It’s Not Whether, It’s Why Recovery Has Been So Weak

The June employment report released last Friday marks the 48th month of recovery from the recession which ended back in June 2009.  We should be pleased that more jobs were created this June, but the disappointing fact is that job growth has not kept pace with population growth during the now four full years of recovery, so a smaller percentage of the working age population has a job than when the recovery began.

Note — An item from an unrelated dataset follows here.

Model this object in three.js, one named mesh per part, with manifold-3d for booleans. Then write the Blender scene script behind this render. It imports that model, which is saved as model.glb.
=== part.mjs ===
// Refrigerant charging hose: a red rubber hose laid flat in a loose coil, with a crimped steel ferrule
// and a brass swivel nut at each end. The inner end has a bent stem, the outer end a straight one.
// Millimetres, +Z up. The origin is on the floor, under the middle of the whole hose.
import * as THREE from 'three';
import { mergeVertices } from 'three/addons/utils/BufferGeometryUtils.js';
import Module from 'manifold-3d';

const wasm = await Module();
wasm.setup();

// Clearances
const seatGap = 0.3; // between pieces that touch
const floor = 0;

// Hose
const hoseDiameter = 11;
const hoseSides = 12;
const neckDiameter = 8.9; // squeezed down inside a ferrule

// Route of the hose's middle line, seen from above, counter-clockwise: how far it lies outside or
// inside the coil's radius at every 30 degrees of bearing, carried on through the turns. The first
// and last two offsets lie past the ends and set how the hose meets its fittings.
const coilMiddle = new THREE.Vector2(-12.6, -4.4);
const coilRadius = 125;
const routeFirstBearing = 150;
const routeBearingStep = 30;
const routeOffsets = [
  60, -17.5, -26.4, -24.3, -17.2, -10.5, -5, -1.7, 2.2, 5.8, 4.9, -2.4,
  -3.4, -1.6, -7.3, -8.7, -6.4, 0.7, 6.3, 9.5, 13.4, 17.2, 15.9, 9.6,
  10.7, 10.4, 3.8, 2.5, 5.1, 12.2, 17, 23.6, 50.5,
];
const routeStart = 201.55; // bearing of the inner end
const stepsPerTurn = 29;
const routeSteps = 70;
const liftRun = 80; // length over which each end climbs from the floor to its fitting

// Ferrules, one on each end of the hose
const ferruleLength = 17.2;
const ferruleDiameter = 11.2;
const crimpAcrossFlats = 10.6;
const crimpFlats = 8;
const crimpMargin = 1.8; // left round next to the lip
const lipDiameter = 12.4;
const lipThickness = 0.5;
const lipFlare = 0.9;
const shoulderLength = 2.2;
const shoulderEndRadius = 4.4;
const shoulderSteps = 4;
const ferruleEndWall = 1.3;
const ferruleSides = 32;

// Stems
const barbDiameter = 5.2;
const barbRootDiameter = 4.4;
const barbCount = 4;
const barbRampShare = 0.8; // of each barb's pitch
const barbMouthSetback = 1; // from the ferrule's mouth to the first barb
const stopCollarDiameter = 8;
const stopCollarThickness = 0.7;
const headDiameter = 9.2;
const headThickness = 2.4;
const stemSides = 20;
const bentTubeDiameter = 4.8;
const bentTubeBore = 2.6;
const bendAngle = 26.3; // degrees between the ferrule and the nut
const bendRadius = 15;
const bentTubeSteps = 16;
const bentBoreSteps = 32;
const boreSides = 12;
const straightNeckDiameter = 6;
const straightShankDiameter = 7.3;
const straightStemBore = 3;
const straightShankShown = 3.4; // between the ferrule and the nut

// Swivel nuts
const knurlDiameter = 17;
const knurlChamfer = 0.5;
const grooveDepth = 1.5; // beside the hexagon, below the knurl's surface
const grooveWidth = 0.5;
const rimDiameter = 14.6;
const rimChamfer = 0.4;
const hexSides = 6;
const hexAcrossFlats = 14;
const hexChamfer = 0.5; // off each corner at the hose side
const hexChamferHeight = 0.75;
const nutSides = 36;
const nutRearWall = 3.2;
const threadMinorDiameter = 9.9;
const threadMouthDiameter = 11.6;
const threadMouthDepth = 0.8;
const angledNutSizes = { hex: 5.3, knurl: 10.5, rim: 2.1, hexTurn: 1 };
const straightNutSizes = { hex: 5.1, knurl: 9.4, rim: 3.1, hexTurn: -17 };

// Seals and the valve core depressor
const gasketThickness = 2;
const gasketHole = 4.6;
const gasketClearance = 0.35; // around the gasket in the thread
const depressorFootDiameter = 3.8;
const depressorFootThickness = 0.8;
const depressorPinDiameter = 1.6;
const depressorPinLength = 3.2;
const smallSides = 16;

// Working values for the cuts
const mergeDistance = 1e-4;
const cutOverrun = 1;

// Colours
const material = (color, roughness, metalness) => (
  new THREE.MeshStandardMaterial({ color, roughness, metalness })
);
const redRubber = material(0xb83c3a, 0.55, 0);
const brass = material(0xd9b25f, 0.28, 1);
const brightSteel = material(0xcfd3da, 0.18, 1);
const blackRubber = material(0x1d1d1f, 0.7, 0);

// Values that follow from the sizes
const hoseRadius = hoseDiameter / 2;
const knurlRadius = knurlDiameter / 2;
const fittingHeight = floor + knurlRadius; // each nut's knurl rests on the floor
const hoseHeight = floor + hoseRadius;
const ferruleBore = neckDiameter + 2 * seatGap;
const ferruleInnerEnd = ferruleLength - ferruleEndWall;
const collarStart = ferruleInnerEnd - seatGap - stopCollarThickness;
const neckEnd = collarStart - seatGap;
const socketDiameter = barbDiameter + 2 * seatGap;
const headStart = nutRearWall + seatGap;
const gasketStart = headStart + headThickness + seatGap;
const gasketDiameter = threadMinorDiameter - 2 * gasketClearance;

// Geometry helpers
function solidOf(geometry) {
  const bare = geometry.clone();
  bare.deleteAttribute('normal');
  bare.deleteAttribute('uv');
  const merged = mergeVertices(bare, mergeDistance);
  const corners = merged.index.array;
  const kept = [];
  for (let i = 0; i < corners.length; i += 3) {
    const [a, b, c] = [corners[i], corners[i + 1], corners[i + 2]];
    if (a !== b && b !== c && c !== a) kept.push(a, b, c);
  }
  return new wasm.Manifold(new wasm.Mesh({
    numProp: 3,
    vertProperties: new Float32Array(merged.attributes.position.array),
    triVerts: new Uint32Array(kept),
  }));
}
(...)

This chart, which is an updated version of a favorite I have been using throughout the recovery, shows that the employment to population ratio “changed little in June.” as the BLS put it in the release, and has yet to take off after four years.

emptopopjun13

Last year there was a hot debate involving Mike Bordo, Paul Krugman, Martin Wolf and many others (see here and here) about whether this recovery has been abnormally weak compared to previous US recoveries from deep recessions.  After another year of disappointing economic growth, you hear much less debate.  The disagreement has shifted from whether to why the recovery has been so weak.

Top on my list of reasons has been economic policy, from its growing unpredictability to the expanded scope of the federal government in certain areas of the economy. It was a Great Deviation from policies that had worked well in the 1980s, 1990s and until recently as explained in First Principles: Five Keys to Restoring America’s Prosperity.    What a disappointment policy has been.